** START Given data **

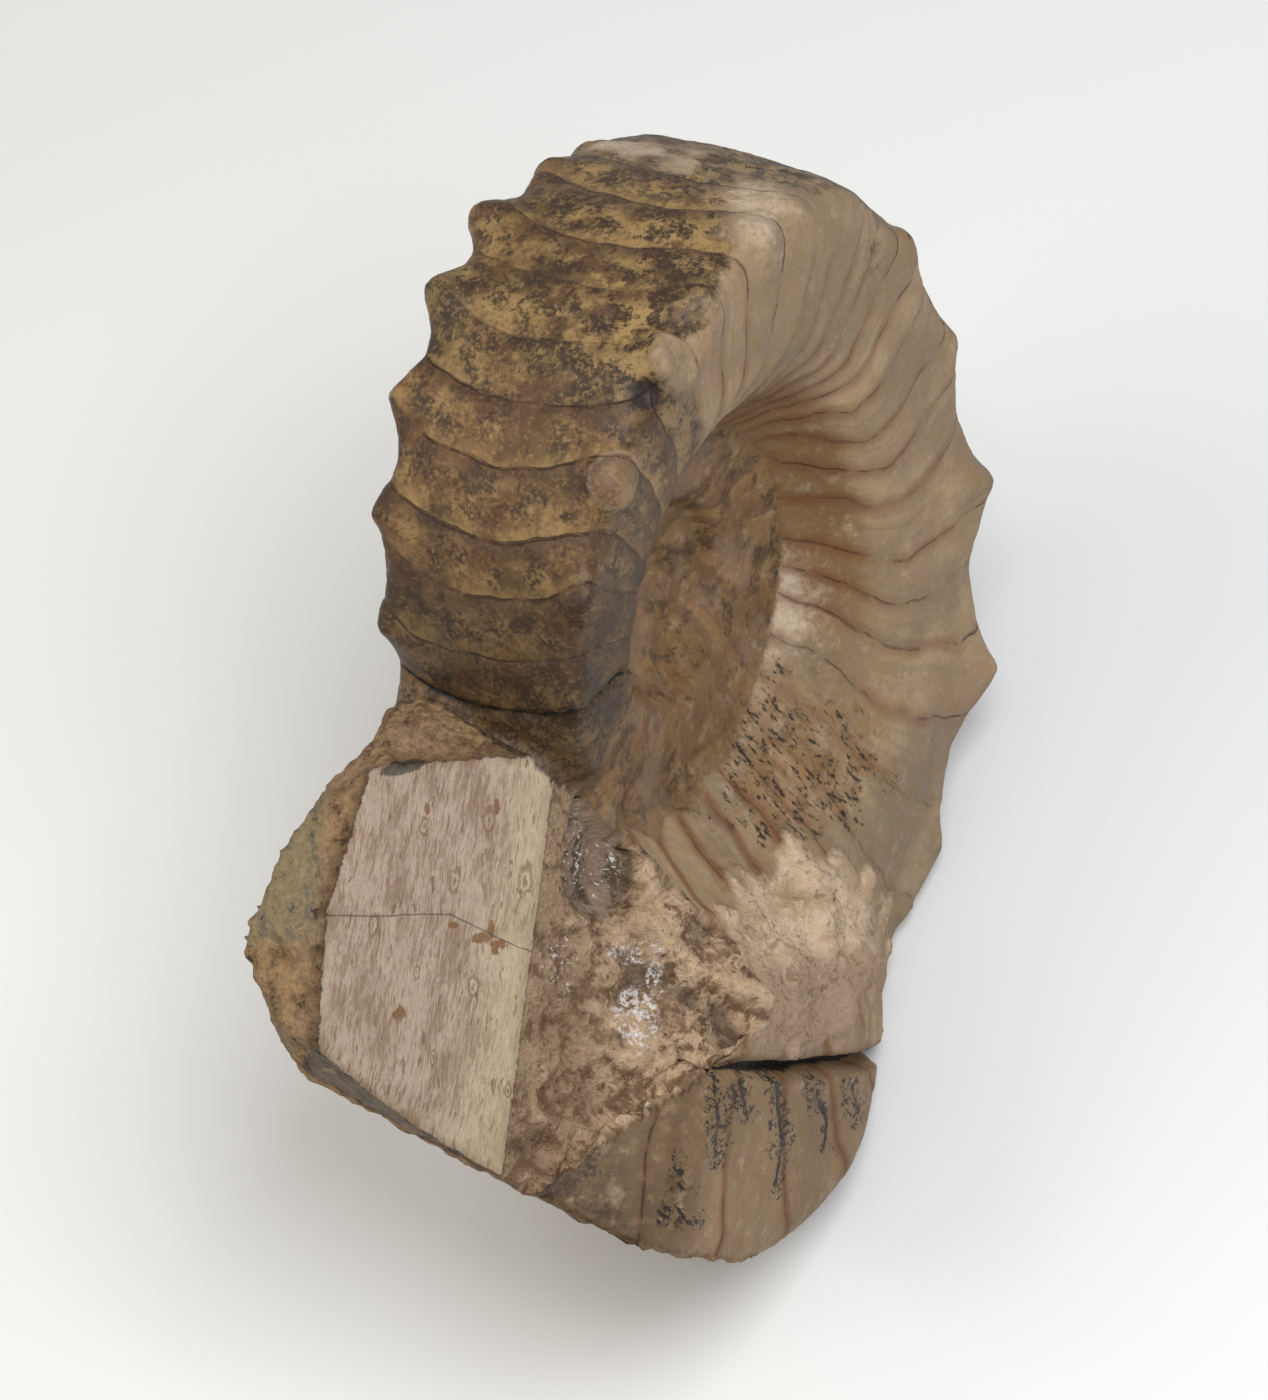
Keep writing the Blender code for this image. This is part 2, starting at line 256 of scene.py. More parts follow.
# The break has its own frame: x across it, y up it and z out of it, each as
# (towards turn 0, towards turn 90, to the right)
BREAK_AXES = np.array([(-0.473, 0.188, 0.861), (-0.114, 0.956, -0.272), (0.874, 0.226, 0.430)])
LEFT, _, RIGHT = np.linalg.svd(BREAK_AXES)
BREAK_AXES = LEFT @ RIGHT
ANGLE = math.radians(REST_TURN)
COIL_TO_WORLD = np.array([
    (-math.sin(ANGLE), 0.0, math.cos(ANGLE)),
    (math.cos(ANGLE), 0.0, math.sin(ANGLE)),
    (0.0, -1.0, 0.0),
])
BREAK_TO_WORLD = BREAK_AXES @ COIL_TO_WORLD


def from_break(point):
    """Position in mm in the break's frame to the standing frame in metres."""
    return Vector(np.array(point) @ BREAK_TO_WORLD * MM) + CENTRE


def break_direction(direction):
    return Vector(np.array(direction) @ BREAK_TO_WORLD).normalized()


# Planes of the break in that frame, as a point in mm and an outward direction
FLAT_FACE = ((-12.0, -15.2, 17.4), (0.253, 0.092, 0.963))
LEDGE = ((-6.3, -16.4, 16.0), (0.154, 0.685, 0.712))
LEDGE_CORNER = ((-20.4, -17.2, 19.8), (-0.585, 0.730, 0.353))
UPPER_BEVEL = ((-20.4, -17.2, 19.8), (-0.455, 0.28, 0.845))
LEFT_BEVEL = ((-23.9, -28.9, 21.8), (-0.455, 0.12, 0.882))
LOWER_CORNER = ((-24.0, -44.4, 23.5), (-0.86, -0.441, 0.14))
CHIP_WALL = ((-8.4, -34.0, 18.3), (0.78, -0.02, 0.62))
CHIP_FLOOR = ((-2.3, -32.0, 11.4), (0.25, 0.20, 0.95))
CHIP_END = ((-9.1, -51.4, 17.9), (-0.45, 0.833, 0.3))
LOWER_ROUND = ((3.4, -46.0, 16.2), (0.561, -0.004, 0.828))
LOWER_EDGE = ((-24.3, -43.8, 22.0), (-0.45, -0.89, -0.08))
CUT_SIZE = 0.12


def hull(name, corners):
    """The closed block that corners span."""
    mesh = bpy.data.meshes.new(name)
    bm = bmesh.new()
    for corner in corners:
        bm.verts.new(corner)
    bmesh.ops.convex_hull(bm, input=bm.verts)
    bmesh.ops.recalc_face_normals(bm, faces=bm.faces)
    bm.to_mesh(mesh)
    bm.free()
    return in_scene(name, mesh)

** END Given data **

* Stated exercise: Print the listing above from its first line through the line with "BREAK_TO_WORLD = BREAK_AXES @ COIL_TO_WORLD", and stop there.

* Response to this exercise:
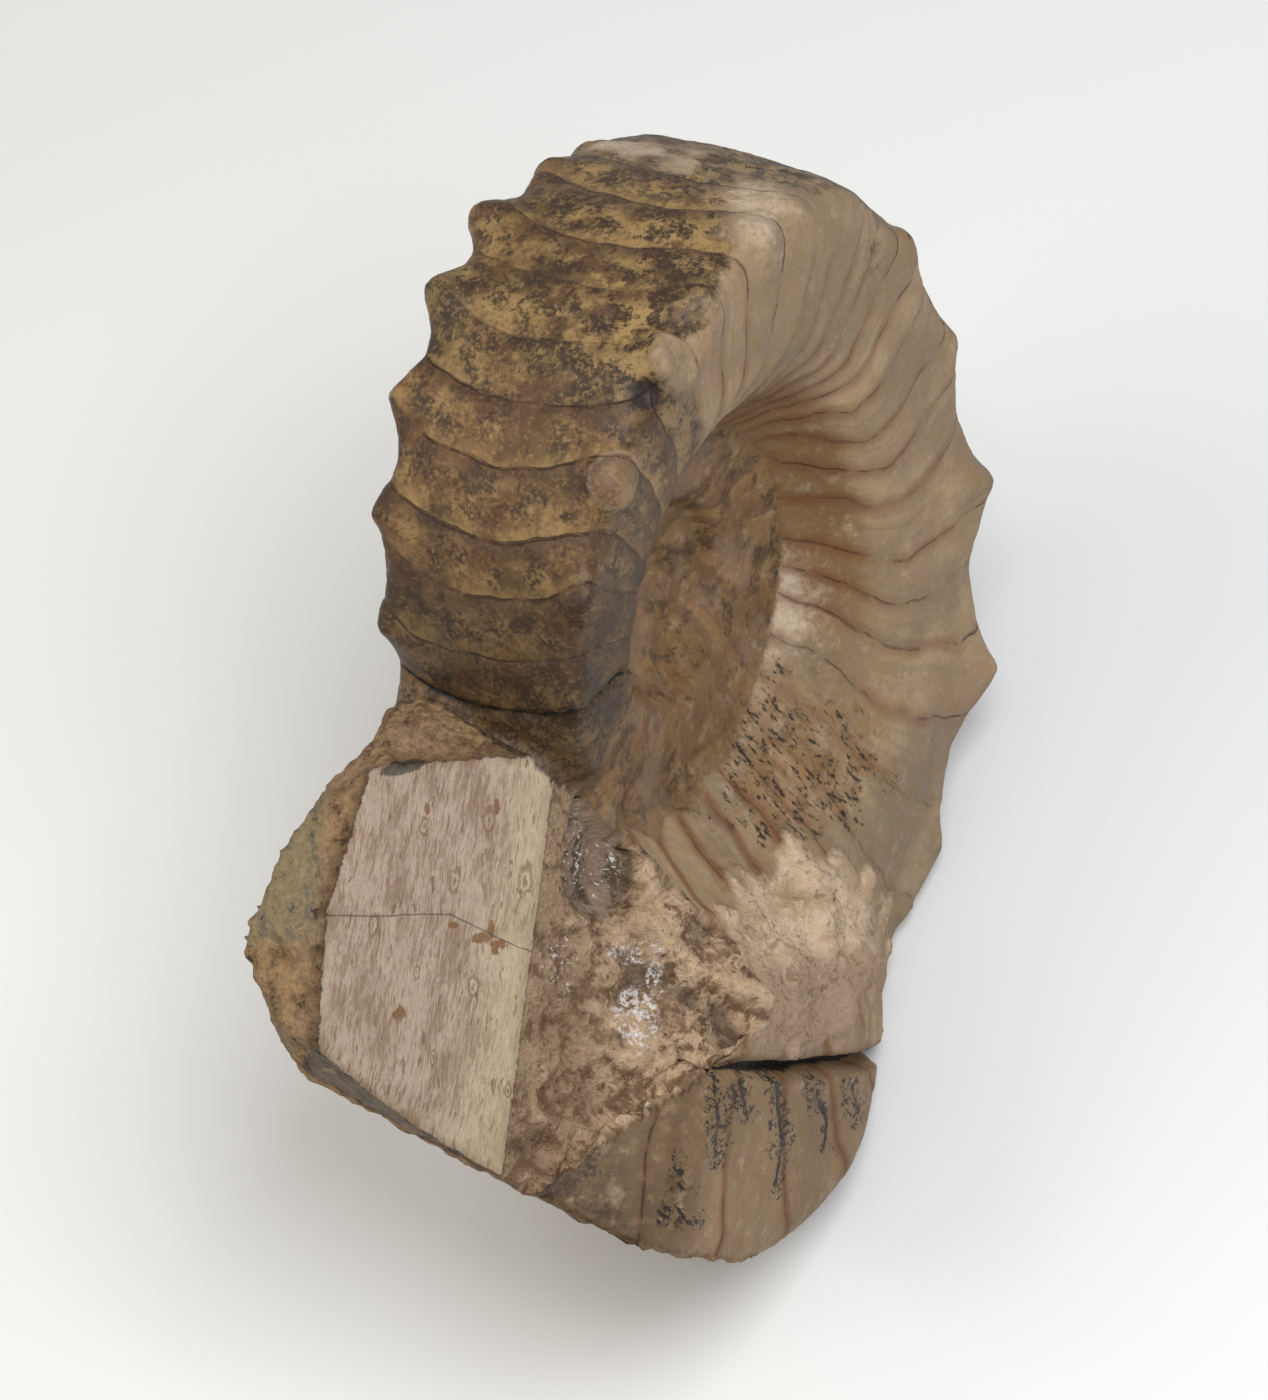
Keep writing the Blender code for this image. This is part 2, starting at line 256 of scene.py. More parts follow.
# The break has its own frame: x across it, y up it and z out of it, each as
# (towards turn 0, towards turn 90, to the right)
BREAK_AXES = np.array([(-0.473, 0.188, 0.861), (-0.114, 0.956, -0.272), (0.874, 0.226, 0.430)])
LEFT, _, RIGHT = np.linalg.svd(BREAK_AXES)
BREAK_AXES = LEFT @ RIGHT
ANGLE = math.radians(REST_TURN)
COIL_TO_WORLD = np.array([
    (-math.sin(ANGLE), 0.0, math.cos(ANGLE)),
    (math.cos(ANGLE), 0.0, math.sin(ANGLE)),
    (0.0, -1.0, 0.0),
])
BREAK_TO_WORLD = BREAK_AXES @ COIL_TO_WORLD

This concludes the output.